THE mightiest row between my parents occurred when my mother found me fast asleep in a patch of mint growing around the backyard tap. She startled me into consciousness by turning on the tap, and demanded to know how long I’d been lying outside.
‘Don’t remember,’ I mumbled. She rushed back indoors and asked dad if he knew I’d passed out in the back garden. ‘Sure,’ he replied. ‘I heard Barry sneak into the house at 2am, then rush outside to be sick. He was as drunk as a skunk. I laid him on his side so he wouldn’t choke on his vomit then left him there to teach him a lesson.’
All hell broke loose. While mum insisted that her 16-year-old darling could have died out there, dad pointed out that it was a warm summer’s night and that there was no evidence of man-eating critters roaming the neighbourhood. After that they didn’t speak to one another for a week. And to this day I feel nauseous every time I smell mint.
The memory of that incident was sparked when I read yet another of those daft reports of children being protected from harm by risk-averse school personnel.
This one broke in November, with the Telegraph saying: ‘A primary school headteacher has been ridiculed after introducing a ‘gentle hands’ playground policy where children are banned from playing tag. Joanne Smith, head of Rudyard Kipling Primary School in Brighton, has also banned pupils from engaging in any ‘physical’ games.’
‘Oh no,’ I yelled, ‘not again!’ For this was simply a repeat of a 2016 story. On that occasion the BBC reported that Christ the King school in Leeds, introduced the ‘no-tag’ rule after children’s ‘clothes were torn’ and pupils were left ‘upset.’
Billy Salkeld, who had a child at the school, said: ‘The world’s gone crazy, kids can’t do ‘owt these days.’
Earlier, people ridiculed Ivy Lane Primary in Chippenham, Wiltshire, which banned kids from playing with conkers because they might trigger nut allergies. Commenting on the ban, Hazel Gowland, a former teacher who has a nut allergy herself, said of the school authorities, ‘they are nuts.’ She added that there was no evidence that any child had ever become ill playing with horse chestnuts.
None of this mollycoddling entered parents’ heads when I was a youngster. If it had we’d have seen the removal of swings in children’s playgrounds, along with carousels, jungle gyms and the like.
How well I remember the day when my great aunt Annie took me to a local playground and I stupidly decided to go face-first down a slide. The result? I ploughed into a patch of gravel, grazed my forehead and howled. Auntie Annie simply licked her handkerchief, wiped the wound, told me that I was a ‘silly beggar’ and ordered me to stop being a cry-baby.

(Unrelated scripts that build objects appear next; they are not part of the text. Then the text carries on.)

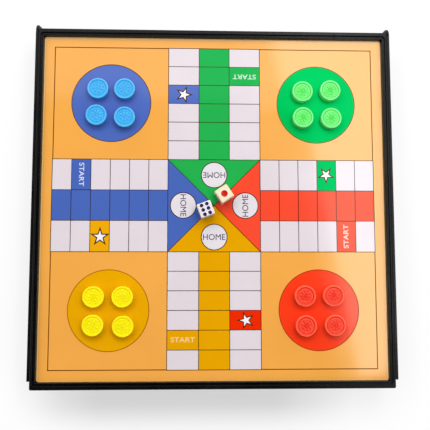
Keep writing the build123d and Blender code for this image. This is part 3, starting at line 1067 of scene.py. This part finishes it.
def roomLight(look):
    # pale walls, a darker one in front, and a dark ceiling
    world = bpy.data.worlds.new("room")
    bpy.context.scene.world = world
    world.use_nodes = True
    tree = world.node_tree
    tree.nodes.clear()
    direction = tree.nodes.new("ShaderNodeTexCoord").outputs["Generated"]
    parts = tree.nodes.new("ShaderNodeSeparateXYZ")
    tree.links.new(direction, parts.inputs["Vector"])
    facing = tree.nodes.new("ShaderNodeVectorMath")
    facing.operation = "DOT_PRODUCT"
    facing.inputs[1].default_value = look["back"]
    tree.links.new(direction, facing.inputs[0])
    strength = ranged(tree, parts.outputs["Z"], look["low"], look["high"], *look["turned"])
    belowCeiling = ranged(tree, parts.outputs["Z"], 1.0, 0.0, *look["ceiling"])
    strength = mathNode(tree, "MULTIPLY", strength, belowCeiling)
    sideLight = ranged(tree, facing.outputs["Value"], *look["sides"], *look["facing"])
    strength = mathNode(tree, "MULTIPLY", strength, sideLight)
    lit = tree.nodes.new("ShaderNodeBackground")
    tree.links.new(strength, lit.inputs["Strength"])
    seen = tree.nodes.new("ShaderNodeBackground")
    seen.inputs["Color"].default_value = (1.0, 1.0, 1.0, 1.0)
    tree.links.new(belowCeiling, seen.inputs["Strength"])
    pick = tree.nodes.new("ShaderNodeMixShader")
    tree.links.new(looking(tree), pick.inputs["Fac"])
    tree.links.new(lit.outputs["Background"], pick.inputs[1])
    tree.links.new(seen.outputs["Background"], pick.inputs[2])
    output = tree.nodes.new("ShaderNodeOutputWorld")
    tree.links.new(pick.outputs["Shader"], output.inputs["Surface"])


roomLight(room)

view = {
    "place": (-0.01526, -0.05095, 0.46233),     # metres
    "turn": (5.494, -2.070, -0.013),            # degrees
    "lens": 53.23,
    "sensor": 36.0,
    "near": 0.01,
}
camera = bpy.data.objects.new("camera", bpy.data.cameras.new("camera"))
bpy.context.scene.collection.objects.link(camera)
camera.location = view["place"]
camera.rotation_euler = [math.radians(angle) for angle in view["turn"]]
camera.data.lens = view["lens"]
camera.data.sensor_width = view["sensor"]
camera.data.clip_start = view["near"]
bpy.context.scene.camera = camera
bpy.context.scene.view_settings.view_transform = "Standard"
print("light and camera set")
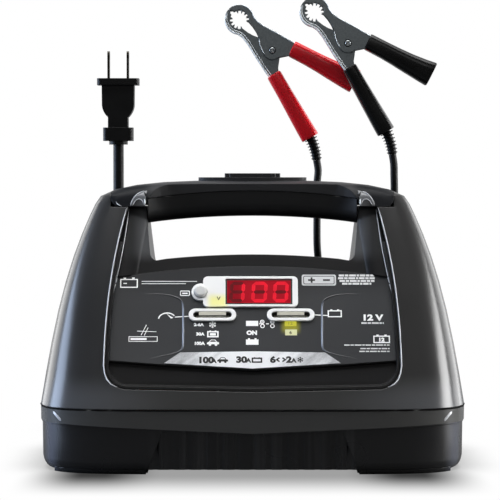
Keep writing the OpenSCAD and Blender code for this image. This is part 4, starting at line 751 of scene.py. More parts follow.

So, how have we reached the point where parents and policy-makers go to ridiculous lengths to cotton- wool kids?
I have no idea, but experts in the field all agree on one thing: Everyday life is full of dangers and challenges and children need opportunities to develop the skills associated with managing risk and making informed judgements about them from a very young age.